DEAR ABBY: May I respond to "Bound for College" (April 9), the high school senior who is distressed because she may have to go to a state university?
This is America, the land of opportunity, not the land of entitlement. A college education is a luxury, not a right. How fortunate she is to have parents who can send her to college. It is my hope that her father does get that job at the university. What an excellent benefit he will have to get reduced tuition for his offspring.
If, however, that is not good enough for her, it is her right to refuse that gift. Then she may go to the school of her choice and pay for it herself. With the cost of tuition today, that will be quite an undertaking. There are a number of options: student loans, grants, scholarships, a job or an enlistment in the military.
As you mentioned, Abby, in your response, education is what you make of it. My suggestion to "Bound for College" is, lose the attitude of entitlement, look at how blessed you are, rethink your priorities and make the most of your opportunities. -- MIKE M. IN BLOOMSBURG, PA.
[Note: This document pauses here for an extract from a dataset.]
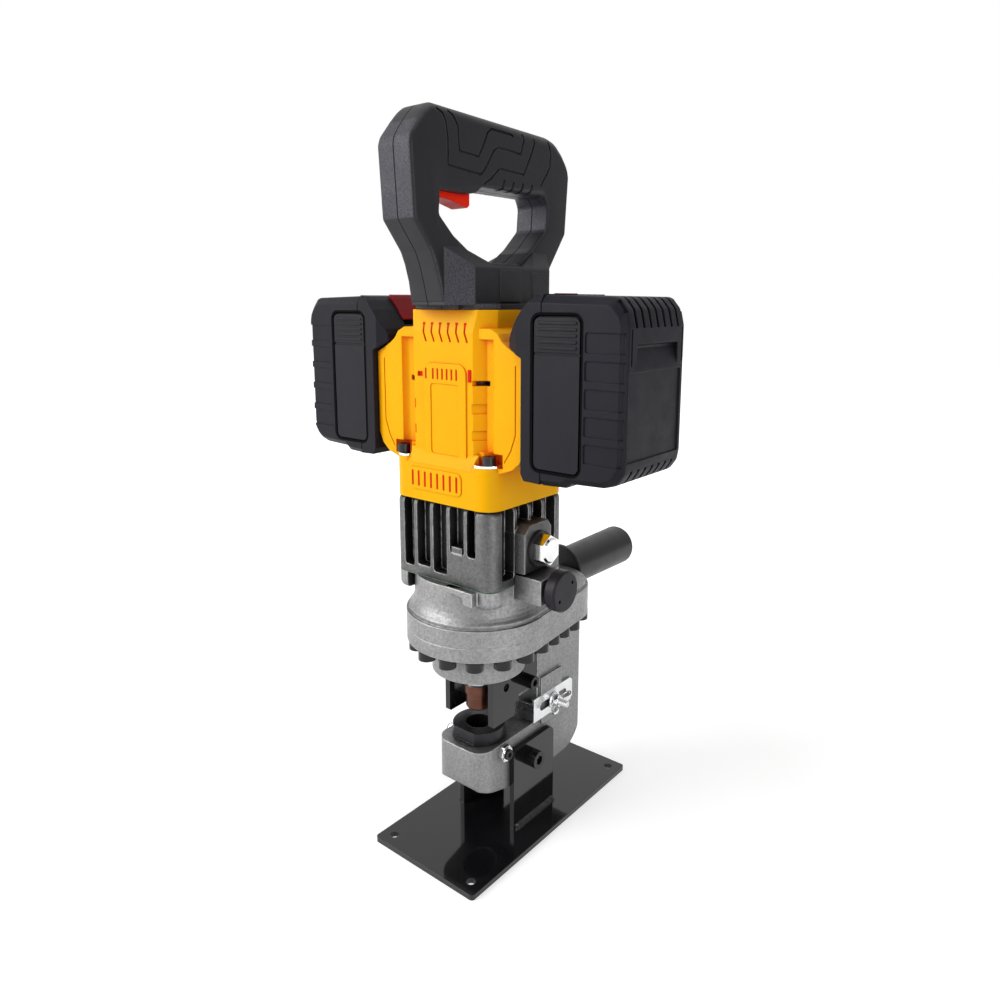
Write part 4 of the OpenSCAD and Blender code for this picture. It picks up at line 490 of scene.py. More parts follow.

DEAR MIKE: Thank you for your letter. Readers unanimously agreed that "Bound" needs to make the most of the opportunities that come her way and start thinking and acting like an adult. Read on:
DEAR ABBY: I could have written the same letter years ago. The similarities are uncanny. I was accepted to my dream school, but due to my family's financial difficulties, I ended up attending my backup school, one of the largest public institutions in the country.
During the first semester, I was bitter and angry. Slowly but surely, I began to appreciate the benefits unique to a large state university. I enrolled in an honors academic program, which allowed me to receive a rigorous education from an amazing faculty. I became exposed to people from different cultures with differing perspectives. There were numerous student organizations and clubs. I found new hobbies and became active in causes that were important to me. Although I was worried about the school's party reputation, I quickly found other students who felt the same way I did.
"Bound," the college experience will be what you make of it. For me, it was instrumental in shaping my future. I took advantage of the many resources available on campus. It opened up avenues for me and, most important, helped me to discover myself. I will be starting graduate school as a financially independent adult, and I can finally do it on my own terms. -- SOPHIA K., ARLINGTON, TEXAS
DEAR ABBY: You can party at any school, and you can get an education at any school. To a large extent, you get out what you put in. Yes, there may be distractions on some campuses, but there will always be academically inclined students and opportunities if one looks for them. The "fit" of a school can't really be determined until one gets there. So "Bound" should go where it is affordable and keep an open mind. She may find opportunities she has not yet considered. -- L.C. IN CHARLESTON, ILL.
DEAR ABBY: Like "Bound," my parents promised I could go to any school I wanted. I applied to one school and got in, but my parents told me I'd have to take out a loan if I wanted to go there instead of a state school (something that was never mentioned). I took the news hard and resented that I was being forced to make my first adult decision and would have debt when I graduated.
I chose to stay in-state. The school was a party school, and I spent most of my freshman year angry that I was there. A year later, my anger was gone. Abby, please advise "Bound" that it's what you make of the college experience that counts. -- BEEN THERE IN RICHMOND, VA.